[start of DATA SEGMENT]

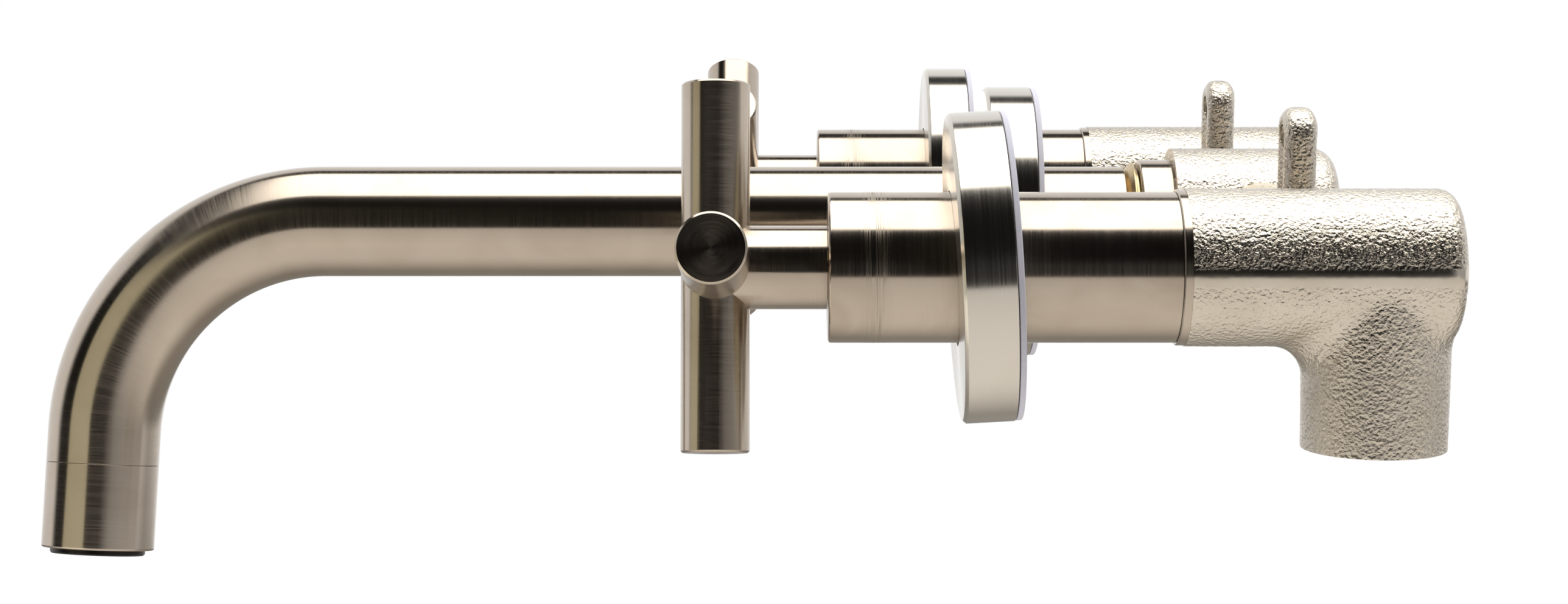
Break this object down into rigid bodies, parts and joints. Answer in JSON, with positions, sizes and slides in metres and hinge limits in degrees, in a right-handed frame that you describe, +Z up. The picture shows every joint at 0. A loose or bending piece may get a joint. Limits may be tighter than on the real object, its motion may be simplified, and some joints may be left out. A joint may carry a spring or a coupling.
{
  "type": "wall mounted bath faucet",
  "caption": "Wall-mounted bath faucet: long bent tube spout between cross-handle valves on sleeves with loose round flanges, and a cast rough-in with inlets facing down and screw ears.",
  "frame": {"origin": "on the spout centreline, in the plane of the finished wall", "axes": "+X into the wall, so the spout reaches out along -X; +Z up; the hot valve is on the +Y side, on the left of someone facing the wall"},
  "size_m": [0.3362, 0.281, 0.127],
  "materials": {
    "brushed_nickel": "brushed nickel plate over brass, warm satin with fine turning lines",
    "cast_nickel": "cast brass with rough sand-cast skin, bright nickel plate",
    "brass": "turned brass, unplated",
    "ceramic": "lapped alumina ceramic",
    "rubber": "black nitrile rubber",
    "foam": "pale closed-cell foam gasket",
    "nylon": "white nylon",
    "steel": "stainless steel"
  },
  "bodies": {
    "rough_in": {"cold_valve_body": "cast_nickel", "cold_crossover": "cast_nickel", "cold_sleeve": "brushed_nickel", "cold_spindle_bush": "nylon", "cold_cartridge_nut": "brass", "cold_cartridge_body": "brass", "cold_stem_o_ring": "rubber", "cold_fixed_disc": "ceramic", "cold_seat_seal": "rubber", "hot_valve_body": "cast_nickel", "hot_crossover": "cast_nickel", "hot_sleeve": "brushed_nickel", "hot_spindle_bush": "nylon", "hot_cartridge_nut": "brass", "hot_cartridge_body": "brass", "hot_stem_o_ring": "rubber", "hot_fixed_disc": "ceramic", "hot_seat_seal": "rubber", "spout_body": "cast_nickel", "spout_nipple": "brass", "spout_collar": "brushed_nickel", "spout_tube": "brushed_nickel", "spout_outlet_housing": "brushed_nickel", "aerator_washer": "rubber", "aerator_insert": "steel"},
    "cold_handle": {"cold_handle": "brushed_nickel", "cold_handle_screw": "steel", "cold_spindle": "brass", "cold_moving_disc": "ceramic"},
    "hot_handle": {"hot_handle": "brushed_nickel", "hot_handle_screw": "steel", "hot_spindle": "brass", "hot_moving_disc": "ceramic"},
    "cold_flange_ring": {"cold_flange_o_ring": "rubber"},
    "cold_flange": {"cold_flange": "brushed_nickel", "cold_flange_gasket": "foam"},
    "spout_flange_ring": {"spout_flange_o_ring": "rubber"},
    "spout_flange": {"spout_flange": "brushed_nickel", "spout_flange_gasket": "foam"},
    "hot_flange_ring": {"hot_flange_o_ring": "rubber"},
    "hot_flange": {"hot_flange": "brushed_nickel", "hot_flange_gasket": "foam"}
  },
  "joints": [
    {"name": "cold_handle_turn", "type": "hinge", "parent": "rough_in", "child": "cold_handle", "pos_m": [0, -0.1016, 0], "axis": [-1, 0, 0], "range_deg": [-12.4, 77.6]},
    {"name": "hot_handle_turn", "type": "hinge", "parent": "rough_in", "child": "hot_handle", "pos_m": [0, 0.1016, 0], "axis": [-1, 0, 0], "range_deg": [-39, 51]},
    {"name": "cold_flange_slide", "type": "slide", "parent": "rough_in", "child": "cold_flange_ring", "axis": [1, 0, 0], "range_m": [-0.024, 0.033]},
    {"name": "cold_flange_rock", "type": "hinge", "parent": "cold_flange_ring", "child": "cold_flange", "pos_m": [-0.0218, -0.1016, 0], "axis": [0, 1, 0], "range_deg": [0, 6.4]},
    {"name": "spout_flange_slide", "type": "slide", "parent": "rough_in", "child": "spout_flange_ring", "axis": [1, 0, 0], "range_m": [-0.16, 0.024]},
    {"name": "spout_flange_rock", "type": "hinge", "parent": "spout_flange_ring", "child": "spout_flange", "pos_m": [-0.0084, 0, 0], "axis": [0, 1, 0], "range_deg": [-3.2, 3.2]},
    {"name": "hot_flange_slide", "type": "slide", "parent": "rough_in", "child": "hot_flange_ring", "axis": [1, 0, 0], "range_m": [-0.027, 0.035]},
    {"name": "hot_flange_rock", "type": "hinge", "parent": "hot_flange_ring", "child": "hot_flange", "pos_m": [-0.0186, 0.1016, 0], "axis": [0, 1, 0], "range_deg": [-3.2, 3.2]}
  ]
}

[end of DATA SEGMENT]

- _DIRECTIONS FOR THIS TASK_
Determine how many lines of this listing contain "down", and give only the number.

- _EXPECTED ANSWER_
2